- Task description -
Extract the data exactly, missing nothing.

Structured object records:
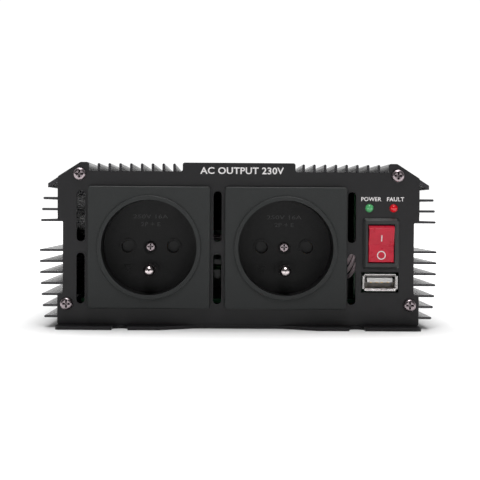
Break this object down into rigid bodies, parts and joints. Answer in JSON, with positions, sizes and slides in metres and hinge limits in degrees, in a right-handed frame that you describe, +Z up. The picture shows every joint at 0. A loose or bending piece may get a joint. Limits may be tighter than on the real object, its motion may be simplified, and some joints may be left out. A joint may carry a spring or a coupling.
{
  "type": "power inverter",
  "caption": "Finned case that turns battery current into mains, with round outlets, rocker switch, USB outlet, fan and battery terminals.",
  "frame": {"origin": "underside of the base plate, at its middle", "axes": "+X to the right when facing the front panel, the front faces -Y, +Z up"},
  "size_m": [0.1636, 0.2668, 0.0681],
  "materials": {
    "anodised_aluminium": "black anodised, satin",
    "black_powder_coat": "fine-textured powder coat",
    "bright_steel": "nickel plated",
    "dark_steel": "zinc plated",
    "dark_grey_plastic": "fine spark-eroded texture",
    "black_plastic": "satin",
    "red_plastic": "glossy",
    "brass": "bright",
    "green_lens": "clear tinted epoxy",
    "red_lens": "clear tinted epoxy",
    "white_plastic": "satin",
    "board_green": "solder mask",
    "ferrite": "sintered",
    "enamelled_copper": "enamelled wire",
    "capacitor_sleeve": "shrunk sleeve",
    "fuse_orange": "translucent",
    "moulded_epoxy": "moulded",
    "wire_white": "PVC insulation",
    "wire_green": "PVC insulation",
    "wire_black": "PVC insulation",
    "wire_red": "PVC insulation"
  },
  "bodies": {
    "case": {"base_plate": "black_powder_coat", "base_plate_screws": "dark_steel", "board_screws": "bright_steel", "buzzer": "black_plastic", "choke_core": "ferrite", "choke_winding": "enamelled_copper", "clamp_bar_screws": "bright_steel", "clamp_bars": "dark_steel", "clamp_blocks": "black_plastic", "control_wires": "wire_white", "driver_board": "board_green", "earth_link": "wire_green", "earth_pins": "bright_steel", "earth_screw": "bright_steel", "fan_bush": "ferrite", "fan_frame": "black_plastic", "fan_guard": "bright_steel", "fan_nuts": "bright_steel", "fan_screws": "bright_steel", "fan_wires": "wire_black", "fault_led": "red_lens", "front_board": "board_green", "front_panel": "black_powder_coat", "fuses": "fuse_orange", "heatsink_shell": "anodised_aluminium", "input_capacitors": "capacitor_sleeve", "insulating_pads": "white_plastic", "left_socket_body": "dark_grey_plastic", "main_board": "board_green", "mains_wires": "wire_white", "negative_bushing": "black_plastic", "negative_lead": "wire_black", "output_capacitors": "capacitor_sleeve", "panel_screws": "bright_steel", "positive_bushing": "red_plastic", "positive_lead": "wire_red", "power_led": "green_lens", "rear_panel": "black_powder_coat", "right_socket_body": "dark_grey_plastic", "socket_contacts": "brass", "socket_screws": "bright_steel", "standoff_screws": "dark_steel", "standoffs": "brass", "switch_housing": "black_plastic", "switch_terminals": "brass", "terminal_lugs": "brass", "terminal_nuts": "brass", "terminal_studs": "brass", "transformer_cores": "ferrite", "transformer_windings": "enamelled_copper", "transistors": "moulded_epoxy", "usb_contacts": "brass", "usb_shell": "bright_steel", "usb_tongue": "white_plastic"},
    "rocker": {"switch_rocker": "red_plastic"},
    "rotor": {"fan_rotor": "black_plastic"},
    "positive_washer_body": {"positive_washer": "brass"},
    "positive_knob_body": {"positive_knob": "red_plastic"},
    "negative_washer_body": {"negative_washer": "brass"},
    "negative_knob_body": {"negative_knob": "black_plastic"}
  },
  "joints": [
    {"name": "rocker_tilt", "type": "hinge", "parent": "case", "child": "rocker", "pos_m": [0.0585, -0.1163, 0.03525], "axis": [-1, 0, 0], "range_deg": [0, 22]},
    {"name": "fan_spin", "type": "hinge", "parent": "case", "child": "rotor", "pos_m": [-0.036, 0.1075, 0.0335], "axis": [0, 1, 0], "continuous": true},
    {"name": "positive_washer_slide", "type": "slide", "parent": "case", "child": "positive_washer_body", "axis": [0, 1, 0], "range_m": [0, 0.00376]},
    {"name": "positive_knob_turn", "type": "hinge", "parent": "positive_washer_body", "child": "positive_knob_body", "pos_m": [0.018, 0.1315, 0.0335], "axis": [0, 1, 0], "range_deg": [0, 1080]},
    {"name": "negative_washer_slide", "type": "slide", "parent": "case", "child": "negative_washer_body", "axis": [0, 1, 0], "range_m": [0, 0.00376]},
    {"name": "negative_knob_turn", "type": "hinge", "parent": "negative_washer_body", "child": "negative_knob_body", "pos_m": [0.05, 0.1315, 0.0335], "axis": [0, 1, 0], "range_deg": [0, 1080]}
  ],
  "couplings": [
    {"joint": "positive_washer_slide", "follows": "positive_knob_turn", "m_per_rad": 0.00019894},
    {"joint": "negative_washer_slide", "follows": "negative_knob_turn", "m_per_rad": 0.00019894}
  ]
}
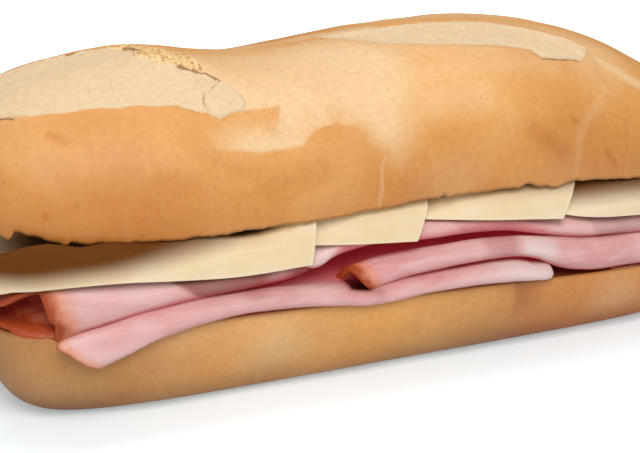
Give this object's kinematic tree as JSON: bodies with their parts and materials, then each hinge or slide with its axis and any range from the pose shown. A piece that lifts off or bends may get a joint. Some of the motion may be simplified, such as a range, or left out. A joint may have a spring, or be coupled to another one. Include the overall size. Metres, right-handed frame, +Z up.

- Output -
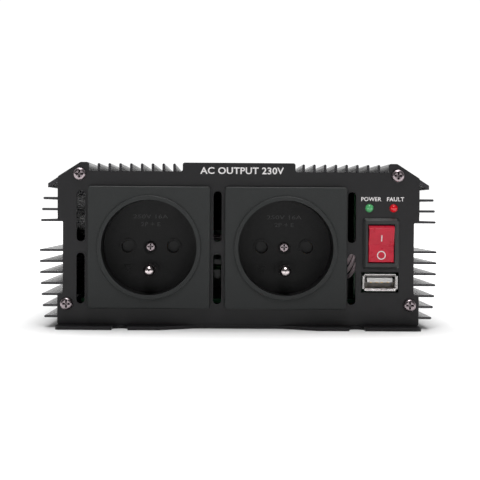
Break this object down into rigid bodies, parts and joints. Answer in JSON, with positions, sizes and slides in metres and hinge limits in degrees, in a right-handed frame that you describe, +Z up. The picture shows every joint at 0. A loose or bending piece may get a joint. Limits may be tighter than on the real object, its motion may be simplified, and some joints may be left out. A joint may carry a spring or a coupling.
{
  "type": "power inverter",
  "caption": "Finned case that turns battery current into mains, with round outlets, rocker switch, USB outlet, fan and battery terminals.",
  "frame": {"origin": "underside of the base plate, at its middle", "axes": "+X to the right when facing the front panel, the front faces -Y, +Z up"},
  "size_m": [0.1636, 0.2668, 0.0681],
  "materials": {
    "anodised_aluminium": "black anodised, satin",
    "black_powder_coat": "fine-textured powder coat",
    "bright_steel": "nickel plated",
    "dark_steel": "zinc plated",
    "dark_grey_plastic": "fine spark-eroded texture",
    "black_plastic": "satin",
    "red_plastic": "glossy",
    "brass": "bright",
    "green_lens": "clear tinted epoxy",
    "red_lens": "clear tinted epoxy",
    "white_plastic": "satin",
    "board_green": "solder mask",
    "ferrite": "sintered",
    "enamelled_copper": "enamelled wire",
    "capacitor_sleeve": "shrunk sleeve",
    "fuse_orange": "translucent",
    "moulded_epoxy": "moulded",
    "wire_white": "PVC insulation",
    "wire_green": "PVC insulation",
    "wire_black": "PVC insulation",
    "wire_red": "PVC insulation"
  },
  "bodies": {
    "case": {"base_plate": "black_powder_coat", "base_plate_screws": "dark_steel", "board_screws": "bright_steel", "buzzer": "black_plastic", "choke_core": "ferrite", "choke_winding": "enamelled_copper", "clamp_bar_screws": "bright_steel", "clamp_bars": "dark_steel", "clamp_blocks": "black_plastic", "control_wires": "wire_white", "driver_board": "board_green", "earth_link": "wire_green", "earth_pins": "bright_steel", "earth_screw": "bright_steel", "fan_bush": "ferrite", "fan_frame": "black_plastic", "fan_guard": "bright_steel", "fan_nuts": "bright_steel", "fan_screws": "bright_steel", "fan_wires": "wire_black", "fault_led": "red_lens", "front_board": "board_green", "front_panel": "black_powder_coat", "fuses": "fuse_orange", "heatsink_shell": "anodised_aluminium", "input_capacitors": "capacitor_sleeve", "insulating_pads": "white_plastic", "left_socket_body": "dark_grey_plastic", "main_board": "board_green", "mains_wires": "wire_white", "negative_bushing": "black_plastic", "negative_lead": "wire_black", "output_capacitors": "capacitor_sleeve", "panel_screws": "bright_steel", "positive_bushing": "red_plastic", "positive_lead": "wire_red", "power_led": "green_lens", "rear_panel": "black_powder_coat", "right_socket_body": "dark_grey_plastic", "socket_contacts": "brass", "socket_screws": "bright_steel", "standoff_screws": "dark_steel", "standoffs": "brass", "switch_housing": "black_plastic", "switch_terminals": "brass", "terminal_lugs": "brass", "terminal_nuts": "brass", "terminal_studs": "brass", "transformer_cores": "ferrite", "transformer_windings": "enamelled_copper", "transistors": "moulded_epoxy", "usb_contacts": "brass", "usb_shell": "bright_steel", "usb_tongue": "white_plastic"},
    "rocker": {"switch_rocker": "red_plastic"},
    "rotor": {"fan_rotor": "black_plastic"},
    "positive_washer_body": {"positive_washer": "brass"},
    "positive_knob_body": {"positive_knob": "red_plastic"},
    "negative_washer_body": {"negative_washer": "brass"},
    "negative_knob_body": {"negative_knob": "black_plastic"}
  },
  "joints": [
    {"name": "rocker_tilt", "type": "hinge", "parent": "case", "child": "rocker", "pos_m": [0.0585, -0.1163, 0.03525], "axis": [-1, 0, 0], "range_deg": [0, 22]},
    {"name": "fan_spin", "type": "hinge", "parent": "case", "child": "rotor", "pos_m": [-0.036, 0.1075, 0.0335], "axis": [0, 1, 0], "continuous": true},
    {"name": "positive_washer_slide", "type": "slide", "parent": "case", "child": "positive_washer_body", "axis": [0, 1, 0], "range_m": [0, 0.00376]},
    {"name": "positive_knob_turn", "type": "hinge", "parent": "positive_washer_body", "child": "positive_knob_body", "pos_m": [0.018, 0.1315, 0.0335], "axis": [0, 1, 0], "range_deg": [0, 1080]},
    {"name": "negative_washer_slide", "type": "slide", "parent": "case", "child": "negative_washer_body", "axis": [0, 1, 0], "range_m": [0, 0.00376]},
    {"name": "negative_knob_turn", "type": "hinge", "parent": "negative_washer_body", "child": "negative_knob_body", "pos_m": [0.05, 0.1315, 0.0335], "axis": [0, 1, 0], "range_deg": [0, 1080]}
  ],
  "couplings": [
    {"joint": "positive_washer_slide", "follows": "positive_knob_turn", "m_per_rad": 0.00019894},
    {"joint": "negative_washer_slide", "follows": "negative_knob_turn", "m_per_rad": 0.00019894}
  ]
}
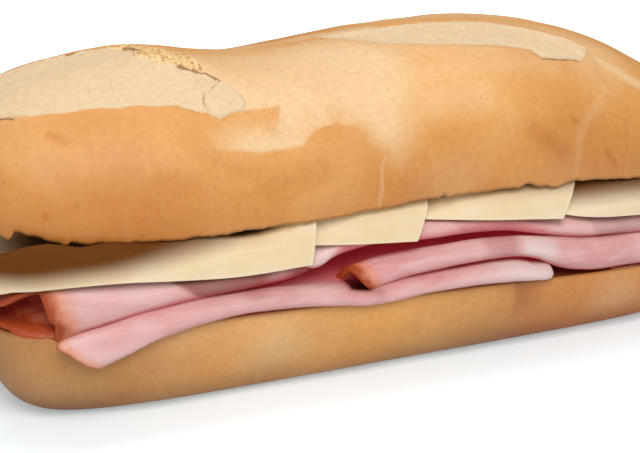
Give this object's kinematic tree as JSON: bodies with their parts and materials, then each hinge or slide with its axis and any range from the pose shown. A piece that lifts off or bends may get a joint. Some of the motion may be simplified, such as a range, or left out. A joint may have a spring, or be coupled to another one. Include the overall size. Metres, right-handed frame, +Z up.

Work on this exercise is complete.